En Ramala, Hilmi Nasser se instaló en una preciosa casa de campo. Arregló la entrada de piedra y su jardín estaba saturado de maleza. Hizo las paces con la naturaleza, con los pájaros que revoloteaban en los árboles cercanos, y se propuso instalar un taller para seguir con sus pinturas. Poco después perdió la vida. Falleció bajo las aguas del mar de Tel Aviv. Lo sacaron muerto del fuerte oleaje que produjo el mar aquél día que lo visitó. Volvieron a recordar que nunca había aprendido a nadar.

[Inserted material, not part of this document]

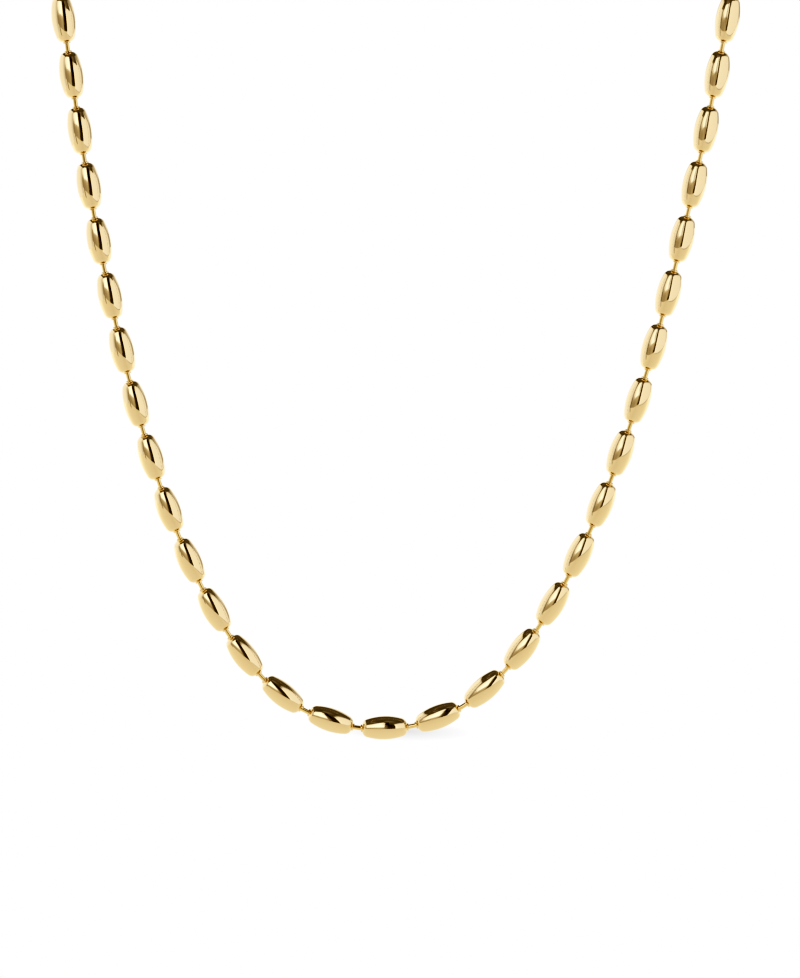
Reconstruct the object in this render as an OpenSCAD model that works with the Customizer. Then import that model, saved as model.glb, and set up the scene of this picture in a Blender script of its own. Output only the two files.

Hilmi era un orgulloso palestino de esta zona del Medio Oriente que, por años, ha sido centro de disputas entre israelíes y palestinos; es la misma tierra que arde hoy bajo el fuego y los escombros desde los ataques perpetrados por Hamás en octubre de este año. Hilmi se había declarado un defensor de la paz entre estos pueblos de mentes y costumbres distintas. Nunca propagó el porte de armas, se opuso a usarlas contra cualquier niño, adolescente o figura israelí.
Dorit Rabinyan es la escritora que narra la conmovedora historia de esta pareja de jóvenes que se conoció durante su estancia en Nueva York, y que yo recojo para contarlo. “Borderlife”. Así tituló su libro en inglés. Su trama, descriptiva y apasionada, causó controversia en Israel porque actualmente, como en el año 2014 –cuando lo publicó–, era impensable que israelíes y palestinos pudieran establecer algún tipo de vínculo afectivo. Por esta razón, Liati naufragó entre su fruto prohibido –Hilmi Nasser– y la aflicción de que sus padres conocieran su dolor.
La lectura de “Borderlife” fue prohibida, finalmente, en la enseñanza básica y media de Israel.